Some intuition of the violence done to women: Humpty threatening and tender, tender and threatening, in another move of the wheel turning.

The wheel bringing back Carolina’s past

Snatching her and lifting her out of sight

Again.

Women and love

The watch as the pathetic excess of unrequited infatuation,

The lavish expenditure of passion—felt and lost.
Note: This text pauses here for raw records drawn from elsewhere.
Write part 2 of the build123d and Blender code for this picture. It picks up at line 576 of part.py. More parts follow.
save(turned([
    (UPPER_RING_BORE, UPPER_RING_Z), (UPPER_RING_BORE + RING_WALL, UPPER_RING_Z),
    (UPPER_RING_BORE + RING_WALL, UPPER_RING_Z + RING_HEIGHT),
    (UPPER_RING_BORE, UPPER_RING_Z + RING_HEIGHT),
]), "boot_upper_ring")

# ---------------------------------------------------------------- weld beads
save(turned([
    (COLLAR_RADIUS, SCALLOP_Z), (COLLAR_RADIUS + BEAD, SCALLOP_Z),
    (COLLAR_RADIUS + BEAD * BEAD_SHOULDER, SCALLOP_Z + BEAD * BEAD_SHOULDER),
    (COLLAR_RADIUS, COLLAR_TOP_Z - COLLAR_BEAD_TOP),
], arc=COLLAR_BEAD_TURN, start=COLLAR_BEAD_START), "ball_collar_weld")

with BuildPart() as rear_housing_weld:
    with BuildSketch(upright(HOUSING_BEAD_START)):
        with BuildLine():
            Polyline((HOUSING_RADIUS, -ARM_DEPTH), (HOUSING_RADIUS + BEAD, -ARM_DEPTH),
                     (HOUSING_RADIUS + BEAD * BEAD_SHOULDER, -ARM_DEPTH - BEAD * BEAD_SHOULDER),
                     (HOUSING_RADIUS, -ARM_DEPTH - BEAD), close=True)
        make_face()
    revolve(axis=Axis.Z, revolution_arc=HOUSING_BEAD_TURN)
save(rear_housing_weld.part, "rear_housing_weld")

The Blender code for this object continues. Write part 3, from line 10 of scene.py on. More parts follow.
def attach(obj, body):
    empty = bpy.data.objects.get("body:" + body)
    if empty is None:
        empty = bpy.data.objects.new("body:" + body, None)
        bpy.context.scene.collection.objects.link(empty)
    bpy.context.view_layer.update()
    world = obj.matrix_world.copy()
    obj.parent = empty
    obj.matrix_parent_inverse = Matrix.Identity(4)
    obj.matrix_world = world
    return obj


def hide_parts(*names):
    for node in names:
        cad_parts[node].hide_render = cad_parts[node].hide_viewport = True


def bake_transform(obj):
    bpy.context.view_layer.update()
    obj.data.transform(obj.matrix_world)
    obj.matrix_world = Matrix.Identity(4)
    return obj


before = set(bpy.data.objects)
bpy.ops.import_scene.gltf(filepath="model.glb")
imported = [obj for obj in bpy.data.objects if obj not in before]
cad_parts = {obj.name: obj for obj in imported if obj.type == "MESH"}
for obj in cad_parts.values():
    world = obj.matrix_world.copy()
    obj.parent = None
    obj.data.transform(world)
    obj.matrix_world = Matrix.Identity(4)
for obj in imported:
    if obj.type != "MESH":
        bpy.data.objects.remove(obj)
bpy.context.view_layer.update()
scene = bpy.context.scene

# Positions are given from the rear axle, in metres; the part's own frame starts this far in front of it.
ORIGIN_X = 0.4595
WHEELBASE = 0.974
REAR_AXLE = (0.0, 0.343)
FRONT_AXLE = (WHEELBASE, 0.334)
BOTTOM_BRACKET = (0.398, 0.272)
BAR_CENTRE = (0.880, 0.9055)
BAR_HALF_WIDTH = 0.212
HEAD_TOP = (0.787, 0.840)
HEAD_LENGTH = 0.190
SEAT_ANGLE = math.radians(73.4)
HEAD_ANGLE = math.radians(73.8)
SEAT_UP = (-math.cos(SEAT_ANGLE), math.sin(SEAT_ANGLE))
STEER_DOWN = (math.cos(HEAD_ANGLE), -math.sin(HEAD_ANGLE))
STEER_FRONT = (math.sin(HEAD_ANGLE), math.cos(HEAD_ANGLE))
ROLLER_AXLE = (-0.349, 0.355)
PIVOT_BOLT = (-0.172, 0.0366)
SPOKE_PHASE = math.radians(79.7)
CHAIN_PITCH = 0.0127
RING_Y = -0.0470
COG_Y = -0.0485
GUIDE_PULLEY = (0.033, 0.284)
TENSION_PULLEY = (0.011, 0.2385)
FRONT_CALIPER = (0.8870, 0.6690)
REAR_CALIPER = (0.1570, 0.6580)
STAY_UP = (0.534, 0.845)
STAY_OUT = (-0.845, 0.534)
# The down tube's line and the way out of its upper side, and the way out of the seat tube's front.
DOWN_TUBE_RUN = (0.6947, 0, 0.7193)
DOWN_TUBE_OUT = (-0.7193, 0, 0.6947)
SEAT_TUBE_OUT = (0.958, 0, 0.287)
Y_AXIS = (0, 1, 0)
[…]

The wheel keeps turning, life goes on:

Stanley Kowalski resumes his poker game

Humpty will go fishing

 

Ginny’s common points with Mary Tyrone and Blanche Dubois:

A Janus-faced personality: beautiful and loving, bitter and cynical

A first love, the quest to retrieve that happiness, an inability to heal

Aloofness and withdrawal

Longing for a past that can no longer be

Lies and conceits

Memories and nostalgia

Addiction

Performing and imagining: escaping

Mary and her wedding-dress

Blanche and her “mardi-gras outfit”

All three haunted by aging and the passing of time.

 

 

The fun party-like atmosphere of Coney Island and the Ferris wheel:

The wonder that carnival and circus bring to our existence.

The glitter and shine.

The gilded space of the American dream

Lifting you up, bringing you high

Until the (inevitable) turn of the wheel brings you right down.

 

Inner dreams and longings beyond food and domesticity

The woman under the work outfit.

A momentary escape

The upcoming storm

A lifeguard that offers no protection

In the end.

A beach and footprints erased by unavoidable waves

Human happiness: fleeting and temporary,

The fragile and vulnerable dimension of any human endeavor.